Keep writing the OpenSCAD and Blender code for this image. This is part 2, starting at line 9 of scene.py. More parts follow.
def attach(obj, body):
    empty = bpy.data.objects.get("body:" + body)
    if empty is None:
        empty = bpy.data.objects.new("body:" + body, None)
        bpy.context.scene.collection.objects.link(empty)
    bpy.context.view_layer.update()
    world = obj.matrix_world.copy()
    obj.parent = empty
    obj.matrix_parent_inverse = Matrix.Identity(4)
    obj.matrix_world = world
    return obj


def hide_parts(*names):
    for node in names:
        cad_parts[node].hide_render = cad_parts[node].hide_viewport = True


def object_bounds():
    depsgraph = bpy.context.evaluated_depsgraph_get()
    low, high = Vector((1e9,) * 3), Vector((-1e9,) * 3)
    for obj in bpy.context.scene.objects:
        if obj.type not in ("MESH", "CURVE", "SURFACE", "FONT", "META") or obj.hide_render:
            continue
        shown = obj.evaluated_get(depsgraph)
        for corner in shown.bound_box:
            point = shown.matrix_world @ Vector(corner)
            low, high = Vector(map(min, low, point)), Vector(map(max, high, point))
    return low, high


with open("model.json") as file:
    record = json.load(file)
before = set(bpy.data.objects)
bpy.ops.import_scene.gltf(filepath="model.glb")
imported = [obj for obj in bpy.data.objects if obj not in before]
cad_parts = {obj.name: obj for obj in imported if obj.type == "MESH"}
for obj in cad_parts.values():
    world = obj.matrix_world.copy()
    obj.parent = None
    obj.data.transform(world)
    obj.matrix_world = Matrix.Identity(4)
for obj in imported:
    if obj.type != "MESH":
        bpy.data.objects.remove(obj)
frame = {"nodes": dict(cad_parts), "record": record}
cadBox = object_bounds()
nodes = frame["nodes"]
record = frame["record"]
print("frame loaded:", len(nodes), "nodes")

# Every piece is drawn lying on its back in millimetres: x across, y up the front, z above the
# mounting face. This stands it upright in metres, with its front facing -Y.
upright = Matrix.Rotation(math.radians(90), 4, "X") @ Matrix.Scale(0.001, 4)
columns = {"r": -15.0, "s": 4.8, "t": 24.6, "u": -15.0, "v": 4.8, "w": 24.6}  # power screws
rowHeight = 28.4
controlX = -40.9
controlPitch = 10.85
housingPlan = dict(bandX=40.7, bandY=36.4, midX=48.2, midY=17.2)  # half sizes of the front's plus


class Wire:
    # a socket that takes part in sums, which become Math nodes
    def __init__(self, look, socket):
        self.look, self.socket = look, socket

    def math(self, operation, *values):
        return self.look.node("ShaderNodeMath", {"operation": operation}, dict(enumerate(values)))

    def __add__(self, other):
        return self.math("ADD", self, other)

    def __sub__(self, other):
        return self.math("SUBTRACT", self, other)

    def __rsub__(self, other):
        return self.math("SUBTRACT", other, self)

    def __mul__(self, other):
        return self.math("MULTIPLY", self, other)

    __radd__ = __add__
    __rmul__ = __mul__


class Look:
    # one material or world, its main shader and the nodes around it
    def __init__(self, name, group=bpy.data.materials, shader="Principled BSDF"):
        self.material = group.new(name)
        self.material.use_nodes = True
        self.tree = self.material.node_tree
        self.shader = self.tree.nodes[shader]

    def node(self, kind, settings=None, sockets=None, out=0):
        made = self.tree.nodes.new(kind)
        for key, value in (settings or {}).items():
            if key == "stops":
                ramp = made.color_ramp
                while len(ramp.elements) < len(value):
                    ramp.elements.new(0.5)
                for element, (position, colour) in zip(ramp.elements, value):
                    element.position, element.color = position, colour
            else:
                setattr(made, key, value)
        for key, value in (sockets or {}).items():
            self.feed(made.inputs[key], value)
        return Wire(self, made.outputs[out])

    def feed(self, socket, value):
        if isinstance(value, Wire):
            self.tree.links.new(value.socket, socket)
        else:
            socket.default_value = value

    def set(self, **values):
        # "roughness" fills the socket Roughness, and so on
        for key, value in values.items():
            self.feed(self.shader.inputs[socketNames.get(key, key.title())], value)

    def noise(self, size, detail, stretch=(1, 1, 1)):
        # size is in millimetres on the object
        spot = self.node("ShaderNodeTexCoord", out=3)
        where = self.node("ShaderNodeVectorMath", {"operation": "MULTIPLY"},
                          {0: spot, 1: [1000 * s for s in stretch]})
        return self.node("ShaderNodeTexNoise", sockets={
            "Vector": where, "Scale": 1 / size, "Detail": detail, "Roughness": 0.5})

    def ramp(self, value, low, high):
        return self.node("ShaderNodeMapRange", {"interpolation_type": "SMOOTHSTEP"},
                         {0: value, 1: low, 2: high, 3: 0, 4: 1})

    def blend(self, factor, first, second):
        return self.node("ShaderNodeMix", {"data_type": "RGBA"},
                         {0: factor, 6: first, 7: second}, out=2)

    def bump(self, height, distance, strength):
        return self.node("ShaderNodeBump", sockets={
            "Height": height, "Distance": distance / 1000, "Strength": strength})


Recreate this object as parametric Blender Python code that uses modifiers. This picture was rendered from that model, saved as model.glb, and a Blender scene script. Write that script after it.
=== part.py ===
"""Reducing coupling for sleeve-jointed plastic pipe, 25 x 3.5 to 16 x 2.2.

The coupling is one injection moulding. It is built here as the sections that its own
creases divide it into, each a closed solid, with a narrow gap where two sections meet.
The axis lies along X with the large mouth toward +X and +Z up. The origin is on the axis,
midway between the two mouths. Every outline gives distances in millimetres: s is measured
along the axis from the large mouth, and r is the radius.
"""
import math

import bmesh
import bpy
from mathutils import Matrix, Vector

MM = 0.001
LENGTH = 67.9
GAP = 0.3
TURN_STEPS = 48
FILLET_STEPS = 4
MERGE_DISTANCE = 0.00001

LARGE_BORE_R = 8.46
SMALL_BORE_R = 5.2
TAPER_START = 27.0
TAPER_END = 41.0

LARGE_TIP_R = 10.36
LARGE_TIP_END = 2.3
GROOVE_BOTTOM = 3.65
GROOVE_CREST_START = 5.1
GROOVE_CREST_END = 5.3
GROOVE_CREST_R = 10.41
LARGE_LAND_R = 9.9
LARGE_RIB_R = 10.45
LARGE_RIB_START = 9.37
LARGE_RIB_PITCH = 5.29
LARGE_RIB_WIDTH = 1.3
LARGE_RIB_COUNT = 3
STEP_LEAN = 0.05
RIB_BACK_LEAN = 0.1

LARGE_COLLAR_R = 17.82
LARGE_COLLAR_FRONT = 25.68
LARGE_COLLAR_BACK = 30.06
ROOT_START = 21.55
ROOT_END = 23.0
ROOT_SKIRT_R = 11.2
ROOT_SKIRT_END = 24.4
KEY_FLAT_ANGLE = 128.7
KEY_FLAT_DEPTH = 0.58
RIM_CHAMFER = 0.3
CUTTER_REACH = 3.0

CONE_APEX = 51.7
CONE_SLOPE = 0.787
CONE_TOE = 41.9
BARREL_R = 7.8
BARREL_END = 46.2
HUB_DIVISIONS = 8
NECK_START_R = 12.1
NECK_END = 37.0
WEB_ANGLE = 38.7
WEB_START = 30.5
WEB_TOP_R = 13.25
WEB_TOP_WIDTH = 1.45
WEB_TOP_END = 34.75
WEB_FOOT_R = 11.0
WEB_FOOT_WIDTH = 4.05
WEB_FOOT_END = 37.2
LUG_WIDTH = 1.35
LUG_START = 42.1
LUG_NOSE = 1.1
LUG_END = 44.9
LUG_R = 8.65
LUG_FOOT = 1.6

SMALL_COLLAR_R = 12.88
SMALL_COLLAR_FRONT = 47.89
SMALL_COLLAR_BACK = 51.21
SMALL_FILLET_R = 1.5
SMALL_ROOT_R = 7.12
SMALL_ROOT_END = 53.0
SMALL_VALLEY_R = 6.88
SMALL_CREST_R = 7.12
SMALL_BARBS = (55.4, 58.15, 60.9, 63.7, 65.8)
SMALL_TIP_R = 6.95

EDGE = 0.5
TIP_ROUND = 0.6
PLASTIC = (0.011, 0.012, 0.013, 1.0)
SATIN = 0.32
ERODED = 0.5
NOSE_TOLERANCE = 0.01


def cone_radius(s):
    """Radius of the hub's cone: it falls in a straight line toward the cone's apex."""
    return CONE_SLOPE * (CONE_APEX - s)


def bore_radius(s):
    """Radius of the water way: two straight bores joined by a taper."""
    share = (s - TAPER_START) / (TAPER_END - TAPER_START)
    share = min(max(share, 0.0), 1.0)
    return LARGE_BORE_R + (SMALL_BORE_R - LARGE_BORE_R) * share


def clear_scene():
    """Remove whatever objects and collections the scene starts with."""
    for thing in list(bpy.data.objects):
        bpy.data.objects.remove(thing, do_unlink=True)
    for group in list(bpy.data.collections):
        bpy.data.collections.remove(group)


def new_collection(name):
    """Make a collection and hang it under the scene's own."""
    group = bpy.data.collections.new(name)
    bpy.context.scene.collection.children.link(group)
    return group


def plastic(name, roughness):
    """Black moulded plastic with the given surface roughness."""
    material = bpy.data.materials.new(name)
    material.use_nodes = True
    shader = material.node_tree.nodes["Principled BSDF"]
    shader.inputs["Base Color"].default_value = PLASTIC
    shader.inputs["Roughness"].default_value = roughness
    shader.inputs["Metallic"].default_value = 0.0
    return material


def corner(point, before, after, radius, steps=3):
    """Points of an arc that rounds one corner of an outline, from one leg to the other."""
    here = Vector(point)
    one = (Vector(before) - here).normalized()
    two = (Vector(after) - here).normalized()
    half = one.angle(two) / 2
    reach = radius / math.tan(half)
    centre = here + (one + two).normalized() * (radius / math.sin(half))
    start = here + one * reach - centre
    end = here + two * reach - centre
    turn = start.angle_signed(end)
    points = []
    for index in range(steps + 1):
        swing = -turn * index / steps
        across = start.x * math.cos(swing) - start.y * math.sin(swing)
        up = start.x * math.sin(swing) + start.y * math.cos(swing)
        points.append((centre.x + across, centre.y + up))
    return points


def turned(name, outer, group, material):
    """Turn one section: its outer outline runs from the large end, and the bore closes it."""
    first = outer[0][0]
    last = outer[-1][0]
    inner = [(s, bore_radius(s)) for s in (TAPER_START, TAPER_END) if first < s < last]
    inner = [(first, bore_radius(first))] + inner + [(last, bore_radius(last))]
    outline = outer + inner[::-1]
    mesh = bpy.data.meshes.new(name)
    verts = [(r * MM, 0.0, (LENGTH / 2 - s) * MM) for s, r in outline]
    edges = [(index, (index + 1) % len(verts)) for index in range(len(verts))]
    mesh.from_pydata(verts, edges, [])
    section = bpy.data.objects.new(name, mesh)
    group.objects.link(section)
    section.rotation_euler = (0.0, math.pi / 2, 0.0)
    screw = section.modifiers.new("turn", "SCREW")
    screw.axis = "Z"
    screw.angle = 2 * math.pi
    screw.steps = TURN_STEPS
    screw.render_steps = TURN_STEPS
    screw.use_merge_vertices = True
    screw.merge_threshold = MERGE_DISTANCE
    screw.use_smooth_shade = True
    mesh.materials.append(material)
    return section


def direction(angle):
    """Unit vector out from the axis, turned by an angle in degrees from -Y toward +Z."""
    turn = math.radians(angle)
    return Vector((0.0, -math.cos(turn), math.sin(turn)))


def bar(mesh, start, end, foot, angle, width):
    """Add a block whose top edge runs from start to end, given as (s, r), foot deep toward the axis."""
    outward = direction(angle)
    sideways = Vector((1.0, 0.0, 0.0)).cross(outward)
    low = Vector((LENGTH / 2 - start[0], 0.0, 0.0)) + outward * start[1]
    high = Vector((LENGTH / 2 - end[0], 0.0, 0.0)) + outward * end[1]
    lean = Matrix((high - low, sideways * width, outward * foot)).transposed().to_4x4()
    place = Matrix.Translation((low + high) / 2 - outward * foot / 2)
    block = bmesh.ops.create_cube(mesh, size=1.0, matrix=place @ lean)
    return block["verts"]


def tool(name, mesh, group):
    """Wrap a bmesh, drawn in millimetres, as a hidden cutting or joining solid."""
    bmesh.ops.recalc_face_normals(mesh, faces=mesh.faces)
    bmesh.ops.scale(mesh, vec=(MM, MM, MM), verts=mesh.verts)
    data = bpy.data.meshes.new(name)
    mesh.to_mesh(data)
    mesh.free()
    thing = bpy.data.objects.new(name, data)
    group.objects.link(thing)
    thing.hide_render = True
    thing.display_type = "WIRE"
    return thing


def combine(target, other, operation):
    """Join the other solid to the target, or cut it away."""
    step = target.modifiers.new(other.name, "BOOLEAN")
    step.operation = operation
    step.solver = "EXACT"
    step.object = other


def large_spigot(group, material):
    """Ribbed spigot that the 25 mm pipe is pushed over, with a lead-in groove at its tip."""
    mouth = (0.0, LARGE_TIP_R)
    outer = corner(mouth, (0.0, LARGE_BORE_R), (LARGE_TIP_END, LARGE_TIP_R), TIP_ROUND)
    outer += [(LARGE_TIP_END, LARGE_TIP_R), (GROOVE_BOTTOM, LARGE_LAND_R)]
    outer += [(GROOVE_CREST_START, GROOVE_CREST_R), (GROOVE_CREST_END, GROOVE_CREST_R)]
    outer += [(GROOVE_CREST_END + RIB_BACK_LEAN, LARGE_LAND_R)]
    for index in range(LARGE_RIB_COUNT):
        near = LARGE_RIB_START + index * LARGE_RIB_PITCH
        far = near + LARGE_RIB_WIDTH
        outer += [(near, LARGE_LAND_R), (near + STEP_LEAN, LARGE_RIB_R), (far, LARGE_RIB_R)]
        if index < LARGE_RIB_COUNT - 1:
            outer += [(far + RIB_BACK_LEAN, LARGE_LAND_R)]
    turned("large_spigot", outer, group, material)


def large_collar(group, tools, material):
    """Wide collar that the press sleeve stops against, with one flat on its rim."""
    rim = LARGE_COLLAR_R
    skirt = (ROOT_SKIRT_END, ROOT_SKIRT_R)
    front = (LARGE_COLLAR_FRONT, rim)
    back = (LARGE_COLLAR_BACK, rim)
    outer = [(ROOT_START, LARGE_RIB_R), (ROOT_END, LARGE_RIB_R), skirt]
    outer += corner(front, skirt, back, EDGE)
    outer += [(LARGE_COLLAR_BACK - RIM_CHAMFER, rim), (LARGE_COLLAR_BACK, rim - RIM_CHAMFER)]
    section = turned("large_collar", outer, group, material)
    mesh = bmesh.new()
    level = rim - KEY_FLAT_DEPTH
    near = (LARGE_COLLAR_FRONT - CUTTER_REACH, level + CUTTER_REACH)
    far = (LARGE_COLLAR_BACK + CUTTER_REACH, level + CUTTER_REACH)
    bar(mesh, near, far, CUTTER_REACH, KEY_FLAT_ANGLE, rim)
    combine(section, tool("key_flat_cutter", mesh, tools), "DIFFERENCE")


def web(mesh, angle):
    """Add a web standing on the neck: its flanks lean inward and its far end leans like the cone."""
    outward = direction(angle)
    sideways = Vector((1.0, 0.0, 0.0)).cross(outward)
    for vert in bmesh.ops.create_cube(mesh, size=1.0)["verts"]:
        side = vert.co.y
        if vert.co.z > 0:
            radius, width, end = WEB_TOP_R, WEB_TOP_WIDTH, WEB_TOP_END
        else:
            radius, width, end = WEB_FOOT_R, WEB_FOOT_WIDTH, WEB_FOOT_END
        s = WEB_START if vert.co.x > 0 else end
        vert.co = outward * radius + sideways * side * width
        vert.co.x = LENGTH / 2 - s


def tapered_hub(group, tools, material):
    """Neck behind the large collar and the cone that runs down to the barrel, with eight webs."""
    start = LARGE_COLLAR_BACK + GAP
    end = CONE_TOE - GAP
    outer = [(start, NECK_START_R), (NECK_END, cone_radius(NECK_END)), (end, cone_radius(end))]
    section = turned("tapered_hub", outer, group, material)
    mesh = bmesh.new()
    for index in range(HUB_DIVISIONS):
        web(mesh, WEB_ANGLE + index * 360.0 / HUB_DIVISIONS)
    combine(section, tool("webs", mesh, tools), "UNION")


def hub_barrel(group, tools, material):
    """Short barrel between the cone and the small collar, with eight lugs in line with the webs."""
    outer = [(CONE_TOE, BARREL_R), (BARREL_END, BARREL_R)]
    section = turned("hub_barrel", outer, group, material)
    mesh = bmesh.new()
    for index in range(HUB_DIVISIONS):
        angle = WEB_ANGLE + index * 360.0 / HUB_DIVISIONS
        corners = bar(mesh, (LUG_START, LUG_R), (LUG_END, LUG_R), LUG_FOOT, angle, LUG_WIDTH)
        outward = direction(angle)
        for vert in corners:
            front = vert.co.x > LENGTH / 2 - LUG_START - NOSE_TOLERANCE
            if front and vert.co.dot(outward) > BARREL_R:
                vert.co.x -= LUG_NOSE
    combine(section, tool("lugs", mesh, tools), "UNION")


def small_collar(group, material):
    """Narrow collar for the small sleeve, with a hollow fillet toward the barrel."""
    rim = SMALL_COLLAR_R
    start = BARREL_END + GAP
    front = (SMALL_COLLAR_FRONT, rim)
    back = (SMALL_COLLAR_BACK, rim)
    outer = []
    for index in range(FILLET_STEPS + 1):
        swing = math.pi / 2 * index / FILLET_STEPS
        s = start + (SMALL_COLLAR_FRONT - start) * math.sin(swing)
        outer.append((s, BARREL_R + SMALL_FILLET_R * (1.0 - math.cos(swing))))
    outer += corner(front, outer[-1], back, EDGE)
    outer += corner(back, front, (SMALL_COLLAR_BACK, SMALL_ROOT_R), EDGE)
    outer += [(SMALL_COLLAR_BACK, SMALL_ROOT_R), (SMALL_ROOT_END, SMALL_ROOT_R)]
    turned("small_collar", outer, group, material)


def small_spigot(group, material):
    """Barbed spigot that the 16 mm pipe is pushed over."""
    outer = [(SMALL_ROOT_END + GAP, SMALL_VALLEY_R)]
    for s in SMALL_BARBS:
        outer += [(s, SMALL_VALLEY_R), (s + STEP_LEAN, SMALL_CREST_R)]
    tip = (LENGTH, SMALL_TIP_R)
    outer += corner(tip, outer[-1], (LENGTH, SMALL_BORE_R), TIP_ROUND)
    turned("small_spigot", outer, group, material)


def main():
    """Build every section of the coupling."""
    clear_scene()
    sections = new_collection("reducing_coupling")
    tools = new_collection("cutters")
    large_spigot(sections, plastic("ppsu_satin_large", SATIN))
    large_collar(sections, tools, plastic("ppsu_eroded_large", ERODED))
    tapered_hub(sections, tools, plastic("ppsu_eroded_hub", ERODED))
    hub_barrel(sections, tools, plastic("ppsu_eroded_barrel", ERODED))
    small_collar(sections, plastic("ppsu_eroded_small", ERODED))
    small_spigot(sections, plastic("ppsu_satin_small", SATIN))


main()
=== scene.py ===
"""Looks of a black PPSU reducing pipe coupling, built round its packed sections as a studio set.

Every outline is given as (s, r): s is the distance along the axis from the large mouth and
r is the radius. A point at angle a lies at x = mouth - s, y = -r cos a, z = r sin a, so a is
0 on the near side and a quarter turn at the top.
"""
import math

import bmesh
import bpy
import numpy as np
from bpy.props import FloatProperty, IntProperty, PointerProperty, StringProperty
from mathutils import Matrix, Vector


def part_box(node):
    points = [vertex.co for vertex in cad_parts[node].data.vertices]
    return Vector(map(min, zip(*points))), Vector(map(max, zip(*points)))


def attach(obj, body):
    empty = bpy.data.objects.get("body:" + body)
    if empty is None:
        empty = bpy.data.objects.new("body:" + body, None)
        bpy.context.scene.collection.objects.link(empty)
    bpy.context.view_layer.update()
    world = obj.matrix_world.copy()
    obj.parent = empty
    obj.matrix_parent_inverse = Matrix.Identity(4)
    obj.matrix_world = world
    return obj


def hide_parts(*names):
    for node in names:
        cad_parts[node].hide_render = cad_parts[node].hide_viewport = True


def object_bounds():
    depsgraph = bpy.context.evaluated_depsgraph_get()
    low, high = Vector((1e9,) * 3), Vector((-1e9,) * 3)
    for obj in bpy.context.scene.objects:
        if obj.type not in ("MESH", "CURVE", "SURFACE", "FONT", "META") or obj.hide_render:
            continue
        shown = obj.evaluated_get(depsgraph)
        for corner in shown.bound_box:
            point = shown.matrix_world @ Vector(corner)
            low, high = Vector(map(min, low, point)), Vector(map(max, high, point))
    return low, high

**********

Pull out all lines from the listing that contain the string "dict".

frame = {"nodes": dict(cad_parts), "record": record}
housingPlan = dict(bandX=40.7, bandY=36.4, midX=48.2, midY=17.2)  # half sizes of the front's plus
        return self.look.node("ShaderNodeMath", {"operation": operation}, dict(enumerate(values)))